## Given problem
Your task is to locate every line holding the string "piece" and to copy each of them.

(Items from a dataset)
************
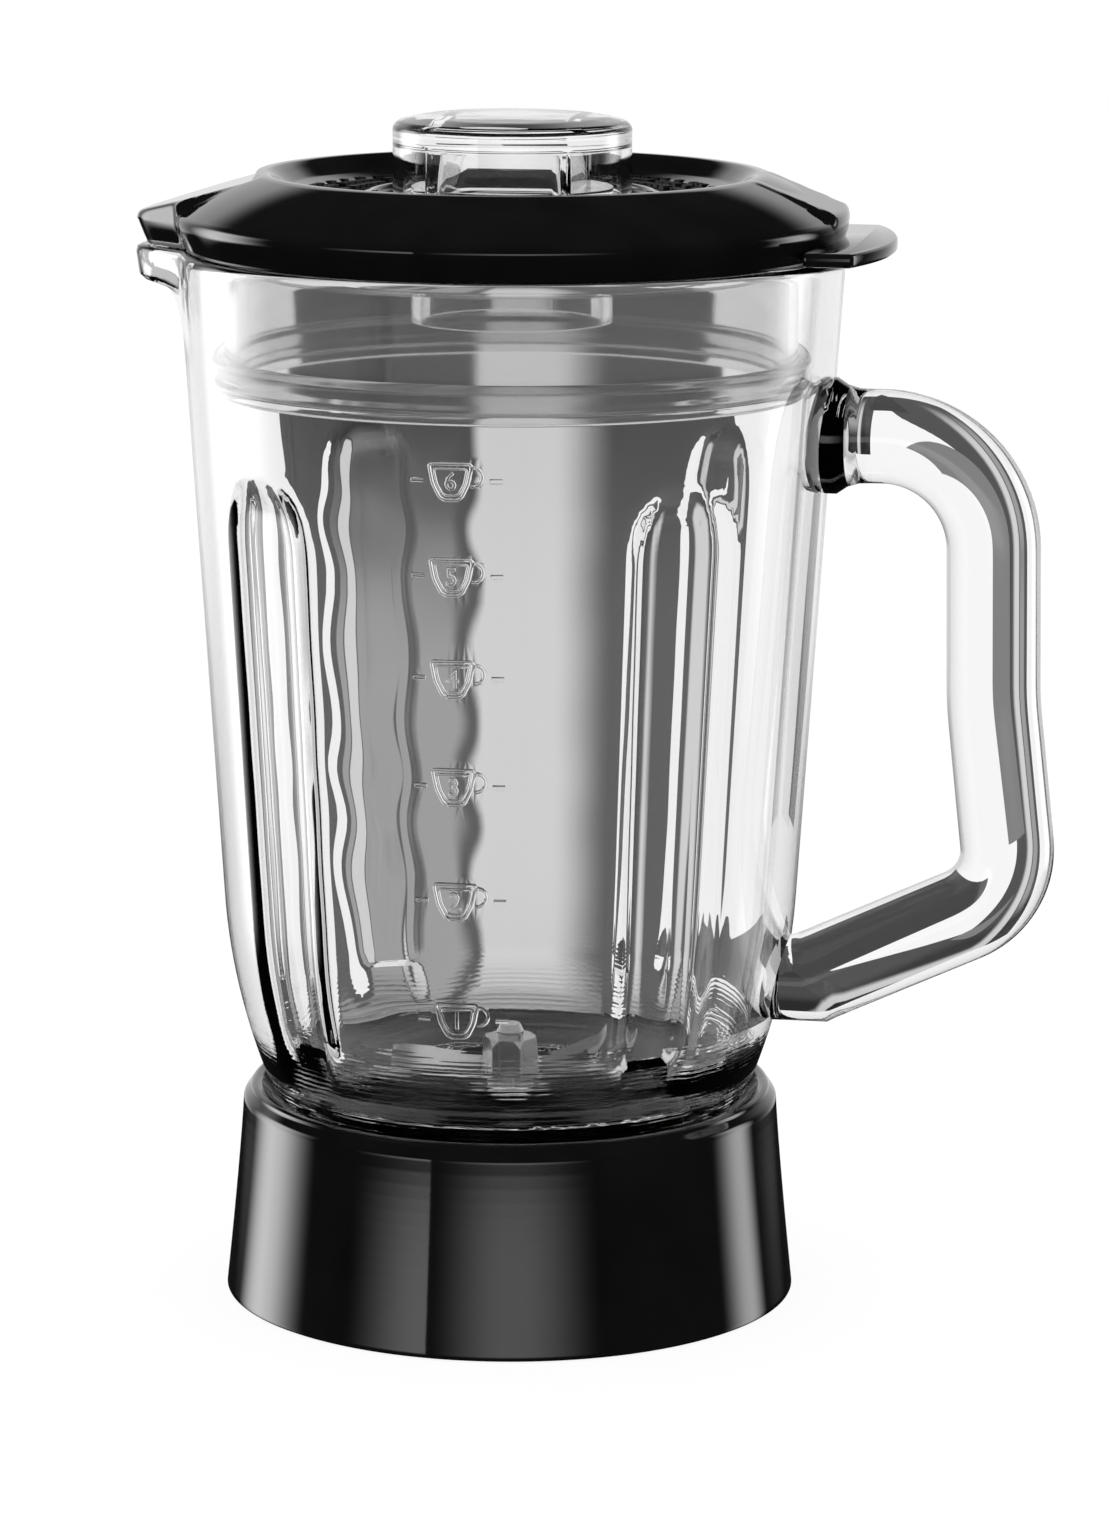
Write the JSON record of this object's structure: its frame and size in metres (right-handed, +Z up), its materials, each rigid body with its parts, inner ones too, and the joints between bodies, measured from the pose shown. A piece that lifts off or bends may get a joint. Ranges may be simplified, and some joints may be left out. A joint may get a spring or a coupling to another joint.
{
  "type": "glass blender jug",
  "caption": "Fluted glass blender jug with a D handle and pouring lip on a black drive collar, with spinning blade unit, lift-off lid and clear measuring cup.",
  "frame": {"origin": "centre of the collar's round mouth, in the plane that the collar stands on", "axes": "+Z up along the jug's axis; +X towards the glass handle; -X towards the pouring lip; the graduations face -Y"},
  "size_m": [0.2005, 0.1444, 0.258],
  "materials": {
    "gloss_black": "high gloss moulded ABS",
    "matt_black": "fine moulded texture",
    "grey_plastic": "satin moulded polypropylene",
    "jug_glass": "clear pressed glass with soft mould waves",
    "clear_plastic": "clear polished SAN plastic",
    "steel": "turned stainless steel",
    "blade_steel": "ground and brushed stainless steel",
    "bronze": "sintered bronze",
    "rubber": "matt silicone rubber",
    "coupler_rubber": "hard moulded rubber"
  },
  "bodies": {
    "collar": {"base_collar": "gloss_black", "lock_ring": "grey_plastic", "lock_ring_screws": "steel"},
    "carrier": {"blade_carrier": "matt_black", "upper_bush": "bronze", "lower_bush": "bronze", "shaft_seal": "rubber", "seal_cover": "steel"},
    "rotor": {"blade_shaft": "steel", "hub_collar": "steel", "lower_blades": "blade_steel", "blade_spacer": "steel", "upper_blades": "blade_steel", "blade_washer": "steel", "blade_nut": "steel", "thrust_washer": "bronze", "circlip": "steel", "coupler_insert": "steel", "drive_coupler": "coupler_rubber"},
    "seal": {"jug_seal": "rubber"},
    "jug": {"glass_jug": "jug_glass"},
    "lid": {"lid_cover": "gloss_black", "lid_skirt": "grey_plastic", "lid_gasket": "rubber"},
    "cup": {"measuring_cup": "clear_plastic"}
  },
  "joints": [
    {"name": "jug_lift", "type": "slide", "parent": "collar", "child": "seal", "axis": [0, 0, 1], "range_m": [0, 0.0721]},
    {"name": "jug_turn", "type": "hinge", "parent": "seal", "child": "jug", "pos_m": [0, 0, 0.0245], "axis": [0, 0, 1], "range_deg": [0, 1080]},
    {"name": "carrier_lift", "type": "slide", "parent": "collar", "child": "carrier", "axis": [0, 0, 1], "range_m": [0, 0.0451]},
    {"name": "blade_spin", "type": "hinge", "parent": "carrier", "child": "rotor", "pos_m": [0, 0, 0.03], "axis": [0, 0, 1], "continuous": true},
    {"name": "lid_lift", "type": "slide", "parent": "jug", "child": "lid", "axis": [0, 0, 1], "range_m": [0, 0.05]},
    {"name": "cup_lift", "type": "slide", "parent": "lid", "child": "cup", "axis": [0, 0, 1], "range_m": [0, 0.045]}
  ],
  "couplings": [
    {"joint": "jug_lift", "follows": "jug_turn", "m_per_rad": 0.0038197},
    {"joint": "carrier_lift", "follows": "jug_turn", "m_per_rad": 0.0023873}
  ]
}
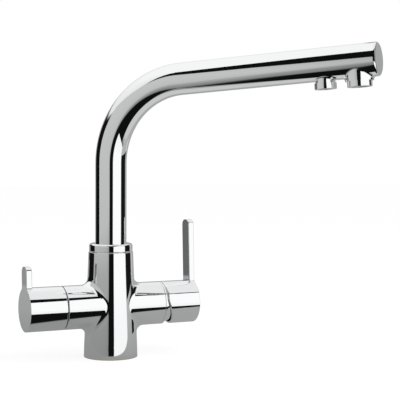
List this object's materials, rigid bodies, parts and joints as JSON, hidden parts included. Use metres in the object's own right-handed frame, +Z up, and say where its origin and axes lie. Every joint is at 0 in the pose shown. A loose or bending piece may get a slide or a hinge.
************
## Correct result
Write the JSON record of this object's structure: its frame and size in metres (right-handed, +Z up), its materials, each rigid body with its parts, inner ones too, and the joints between bodies, measured from the pose shown. A piece that lifts off or bends may get a joint. Ranges may be simplified, and some joints may be left out. A joint may get a spring or a coupling to another joint.
List this object's materials, rigid bodies, parts and joints as JSON, hidden parts included. Use metres in the object's own right-handed frame, +Z up, and say where its origin and axes lie. Every joint is at 0 in the pose shown. A loose or bending piece may get a slide or a hinge.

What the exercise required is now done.